“CUANDO EL CIELO NO ES LA ÚNICA BRÚJULA”
Por Lic. Ricardo Lucano

Hay preguntas que no se responden con un “sí” o un “no”, sino con una pausa y seriedad pensativa. Esta es una de ellas: ¿necesitamos el cielo para ser buenas personas? Quizá, al leer a Isaac Asinov escritor estadounidense de origen ruso, descubras que la respuesta importa menos y que la forma en que decides vivir tu vida sí importa.

Isaac Asimov creía que el bien debía valer por sí mismo, sin necesidad de un premio celestial o un castigo eterno. Lo suyo no era atacar la fe, sino defender la idea de que se puede vivir con principios sólidos incluso sin un contrato con el más allá.

Desde Platón hasta santo Tomás, la idea dominante fue que el bien tenía raíces divinas. Según esta visión, sin un fundamento trascendente, la moral se derrumbaría como castillo de naipes. Pero con la modernidad llegó la ética como creación humana, una construcción compartida que no necesita apoyarse en lo sobrenatural para sostenerse. Asimov encarnaba esa mirada: creía que la compasión, la honestidad y la responsabilidad podían cultivarse desde la razón y la empatía.

Eso sí, nunca negó que para millones de personas la fe y la esperanza en el cielo fueran un motor profundo y legítimo para actuar bien. No buscaba reemplazar un camino por otro, sino mostrar que existen rutas distintas para llegar al mismo destino moral.

Asimov dejaba flotando una pregunta incómoda: ¿Es más valioso hacer el bien porque es correcto o porque esperamos algo a cambio?

Para quien vive su fe, el amor a Dios y la aspiración al cielo no son simples recompensas, sino el corazón de su vida moral. Para el humanista laico, la ética no necesita cielo: se basa en un acuerdo entre personas que quieren un mundo más justo. Lo curioso es que, al final, ambas posturas pueden coincidir: ambas rechazan la injusticia, la mentira y la crueldad. La diferencia está en el origen del compromiso, no en el resultado.

Hoy vivimos en sociedades cada vez más diversas y el verdadero reto no es decidir cuál visión es “la correcta”, sino aprender a convivir entre convicciones distintas. La fe religiosa y el humanismo laico no tienen por qué ser rivales: ambos, buscan que seamos mejores personas.

Podemos discrepar con Asimov, pero su invitación a detenernos y pensar por qué hacemos lo que hacemos sigue siendo un ejercicio que vale la pena. Al final, tal vez la verdadera pregunta sea otra: ¿estamos dispuestos a aceptar que, por caminos distintos, podemos llegar al mismo lugar? Ese lugar donde, sin importar el punto de partida, elegimos el bien.

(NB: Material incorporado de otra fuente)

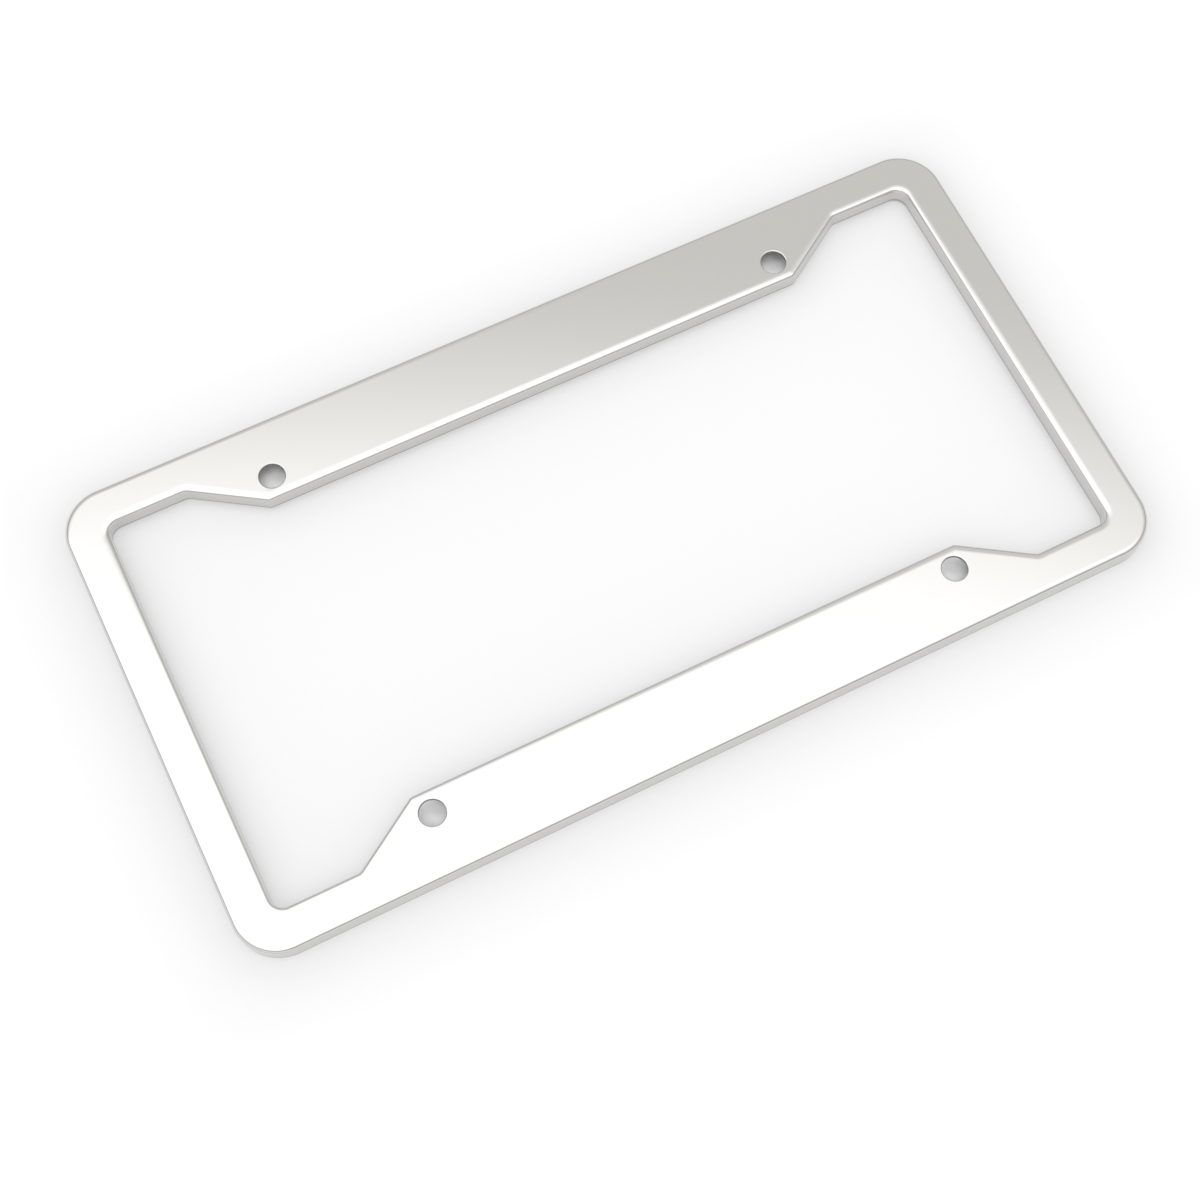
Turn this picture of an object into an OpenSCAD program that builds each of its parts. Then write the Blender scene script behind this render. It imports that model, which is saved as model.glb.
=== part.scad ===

Ya sea movidos por la fe, por el amor, por la compasión o simplemente por la responsabilidad de ser humanos, lo que importa no es quién nos guía, sino la huella que dejamos en el mundo con nuestros actos.

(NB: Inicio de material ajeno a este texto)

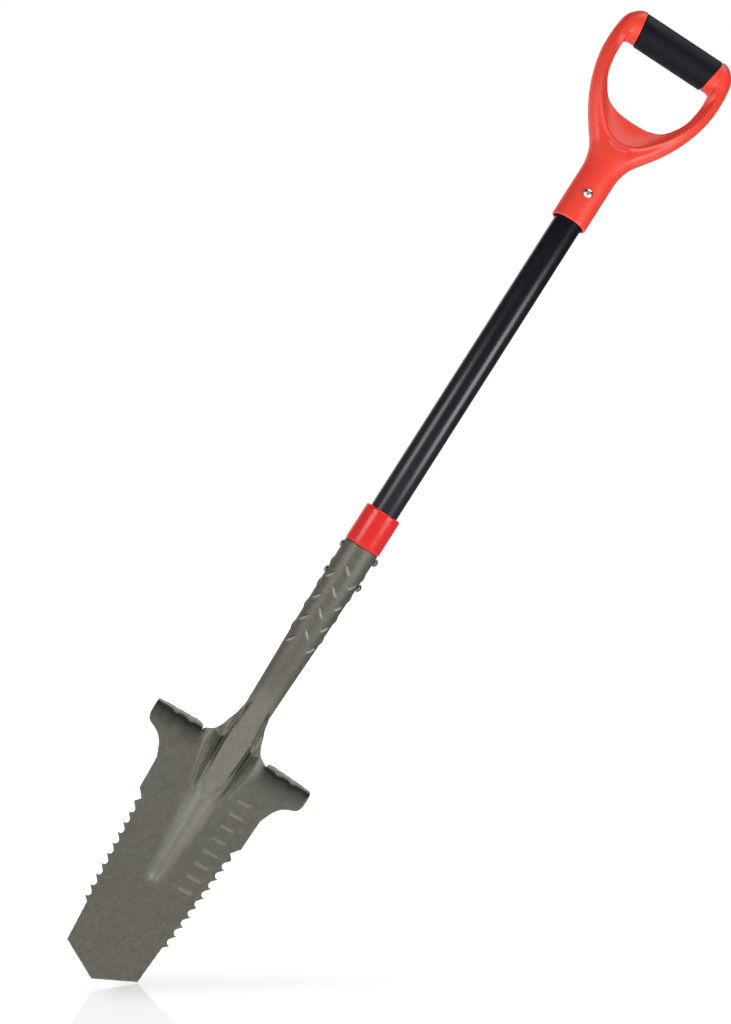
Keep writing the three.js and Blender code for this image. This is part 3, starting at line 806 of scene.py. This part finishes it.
add_piece(blade_and_socket(), "blade_and_socket", coat)
add_piece(d_handle(), "d_handle", handle_red)
add_piece(grip_sleeve(), "grip_sleeve", rubber)
add_piece(screw(), "handle_screw", screw_steel)
profile = tube_profile(SHAFT_R - SHAFT_WALL, SHAFT_R, SHAFT_START_Z, SHAFT_END_Z, 0.4)
add_piece(lathe("shaft_tube_painted", profile, None, 160), "shaft_tube", paint)
low, top, bore = SOCKET_TOP_Z + GAP, COLLAR_TOP_Z, SHAFT_R + GAP
profile = [(bore, low), *arc((COLLAR_R - 0.7, low + 0.7), 0.7, -90, 0, 6)]
profile += [(COLLAR_R, low + 4), (COLLAR_R, top - 6)]
profile += [*arc((COLLAR_R - 2.2, top - 2.2), 2.2, 0, 90, 10), (bore, top)]
add_piece(lathe("socket_collar_moulding", profile, None, 160), "socket_collar", collar_red)
for name, z in zip(("rivet_lower", "rivet_upper"), RIVET_Z):
    add_piece(rivet(name + "_steel", z), name, rivet_steel)
for name, bottom, top in PLUGS:
    outer, inner = PLUG_R, PLUG_R - PLUG_BEVEL
    profile = [(0, bottom), (inner, bottom), (outer, bottom + PLUG_BEVEL)]
    profile += [(outer, top - PLUG_BEVEL), (inner, top), (0, top)]
    add_piece(lathe(name + "_moulding", profile, None, 64), name, plug)

# ---- Stage, light and camera --------------------------------------------------------------------

TILT = math.radians(32.5)  # how far the shovel leans to the right in the picture
TURN = math.radians(-2.5)  # how far the camera stands to the left of straight in front
CAMERA_DISTANCE, CAMERA_TARGET = 1.288, Vector((-0.0148, 0, -0.5222))
FLOOR_BELOW_TIP, FLOOR_HALF = 0.0056, 4.0
SHADOW_HALF, SHADOW_START, SHADOW_END, SHADOW_DEPTH = 0.036, 0.03, 0.52, 0.24
up = Vector((-math.sin(TILT), 0, math.cos(TILT)))
side = Vector((math.cos(TILT), 0, math.sin(TILT)))
tip = Vector((0, -TIP_U * SIN_LEAN, BEND_Z - GRIP_Z - TIP_U * COS_LEAN)) * 0.001


def aim(made, location, target, upward=Vector((0, 0, 1))):
    """Points an object's -Z at the target."""
    back = (Vector(location) - Vector(target)).normalized()
    right = upward.cross(back).normalized()
    turn = Matrix((right, back.cross(right), back)).transposed().to_4x4()
    made.matrix_world = Matrix.Translation(location) @ turn


def white_floor():
    """A glossy white floor at the tip's level, with a painted soft shadow line under the leaning shovel.

    Its underside is clear, so that it doesn't hide the shovel in views from below its level.
    """
    mesh = bpy.data.meshes.new("floor")
    ground = tip - up * FLOOR_BELOW_TIP
    deep = Vector((0, 1, 0))
    signs = ((-1, -1), (1, -1), (1, 1), (-1, 1))
    corners = [ground + side * a * FLOOR_HALF + deep * b * FLOOR_HALF for a, b in signs]
    mesh.from_pydata([tuple(c) for c in corners], [], [(0, 1, 2, 3)])
    floor = bpy.data.objects.new("floor", mesh)
    bpy.context.scene.collection.objects.link(floor)
    n = Nodes("floor")

    def reach(axis):
        """How far a point lies from the tip along an axis."""
        node = n.add("ShaderNodeVectorMath", operation="DOT_PRODUCT")
        n.link(n.position, node.inputs[0])
        node.inputs[1].default_value = axis
        return n.math("SUBTRACT", node.outputs["Value"], ground.dot(axis))

    # The shadow line is painted: the floor's glow is lowered along a soft band running from the tip
    across, depth = reach(side), n.math("DIVIDE", reach(deep), SHADOW_HALF)
    line = n.math("EXPONENT", n.math("MULTIPLY", n.math("MULTIPLY", depth, depth), -1.0))
    start = n.span(across, 0.0, SHADOW_START)
    end = n.span(across, 0.0, SHADOW_END, 1.0, 0.0)
    dark = n.math("MULTIPLY", n.math("MULTIPLY", start, end), n.math("MULTIPLY", line, SHADOW_DEPTH))
    grey = n.math("SUBTRACT", 0.9, dark)
    n.set(Base_Color=(0.0, 0.0, 0.0, 1.0), Emission_Color=(1.0, 1.0, 1.0, 1.0), Emission_Strength=grey)
    n.set(Roughness=0.06, IOR=1.75)
    one_sided = n.add("ShaderNodeMixShader")
    n.link(n.add("ShaderNodeNewGeometry").outputs["Backfacing"], one_sided.inputs[0])
    n.link(n.shader.outputs["BSDF"], one_sided.inputs[1])
    n.link(n.add("ShaderNodeBsdfTransparent").outputs["BSDF"], one_sided.inputs[2])
    n.link(one_sided.outputs["Shader"], n.tree.nodes["Material Output"].inputs["Surface"])
    floor.visible_diffuse = floor.visible_glossy = floor.visible_transmission = False
    mesh.materials.append(n.material)


white_floor()

world = bpy.data.worlds.new("studio")
bpy.context.scene.world = world
world.use_nodes = True
tree = world.node_tree
background = tree.nodes["Background"]
direction = tree.nodes.new("ShaderNodeTexCoord").outputs["Generated"]


def along(axis):
    """How far the sky direction points along an axis, -1 to 1."""
    node = tree.nodes.new("ShaderNodeVectorMath")
    node.operation = "DOT_PRODUCT"
    tree.links.new(direction, node.inputs[0])
    node.inputs[1].default_value = axis
    return node.outputs["Value"]


def soft_span(value, low, high, to_low, to_high):
    """Carries low..high to to_low..to_high with a smooth step."""
    node = tree.nodes.new("ShaderNodeMapRange")
    node.interpolation_type = "SMOOTHSTEP"
    tree.links.new(value, node.inputs["Value"])
    for key, number in (("From Min", low), ("From Max", high), ("To Min", to_low), ("To Max", to_high)):
        node.inputs[key].default_value = number
    return node.outputs["Result"]


def combine(operation, a, b):
    """One arithmetic step between two values in the world's nodes."""
    node = tree.nodes.new("ShaderNodeMath")
    node.operation = operation
    tree.links.new(a, node.inputs[0])
    tree.links.new(b, node.inputs[1])
    return node.outputs[0]


height = along((0, 0, 1))
behind = along((0, 1, 0))
# The sky is bright below the horizon, dark above it, and bright again overhead and far behind
sky = soft_span(height, -0.26, -0.04, 1.25, 0.3)
sky = combine("MULTIPLY", sky, soft_span(height, 0.05, 0.42, 1.0, 0.12))
sky = combine("MULTIPLY", sky, soft_span(behind, -0.3, 0.4, 1.0, 0.6))
sky = combine("ADD", sky, soft_span(height, 0.86, 0.98, 0.0, 1.4))
above_floor, far = soft_span(along(up), 0.02, 0.14, 0.0, 1.0), soft_span(behind, 0.55, 0.8, 0.0, 1.0)
backdrop = combine("MULTIPLY", above_floor, far)
sky = combine("MAXIMUM", sky, backdrop)

# The camera sees white wherever it looks past the shovel and the floor
seen = tree.nodes.new("ShaderNodeLightPath").outputs["Is Camera Ray"]
tree.links.new(combine("MAXIMUM", sky, seen), background.inputs["Strength"])
background.inputs["Color"].default_value = (1, 1, 1, 1)


def soft_box(name, angles, size, power, distance, target, colour=(1, 1, 1)):
    """A rectangle of light aimed at the target. angles: azimuth from the front, and elevation."""
    light = bpy.data.lights.new(name, "AREA")
    light.shape = "RECTANGLE"
    light.size, light.size_y = size
    light.energy = power
    light.color = colour
    made = bpy.data.objects.new(name, light)
    bpy.context.scene.collection.objects.link(made)
    az, el = (math.radians(angle) for angle in angles)
    offset = Vector((math.sin(az) * math.cos(el), -math.cos(az) * math.cos(el), math.sin(el))) * distance
    aim(made, Vector(target) + offset, target)


soft_box("left_box", (-47, 0), (0.34, 0.30), 1.6, 0.75, (0, 0, -0.42))
soft_box("right_box", (50, 0), (0.36, 0.44), 3.4, 0.75, (0, 0, -0.28), (0.93, 0.97, 1.0))
soft_box("top_box", (0, 62), (0.9, 0.2), 2.6, 0.8, (0, 0, 0))

camera_data = bpy.data.cameras.new("camera")
camera_data.lens = 48
camera_data.sensor_width = 36
camera_data.sensor_fit = "AUTO"
camera = bpy.data.objects.new("camera", camera_data)
bpy.context.scene.collection.objects.link(camera)
away = Vector((math.sin(TURN), -math.cos(TURN), 0))
aim(camera, CAMERA_TARGET + away * CAMERA_DISTANCE, CAMERA_TARGET, up)
bpy.context.scene.camera = camera
bpy.context.scene.view_settings.view_transform = "Standard"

La fe, la razón, la compasión o el puro amor por la vida pueden llevarnos por caminos distintos, pero todos terminan encontrándose en el mismo punto: el bien que dejamos en los demás. Así que no esperes a que otro te diga qué brújula usar. Elige la tuya, ajústala a lo que sabes que es justo… y da el paso. El mundo siempre agradece a quienes, sin importar el mapa, se atreven a caminar primero.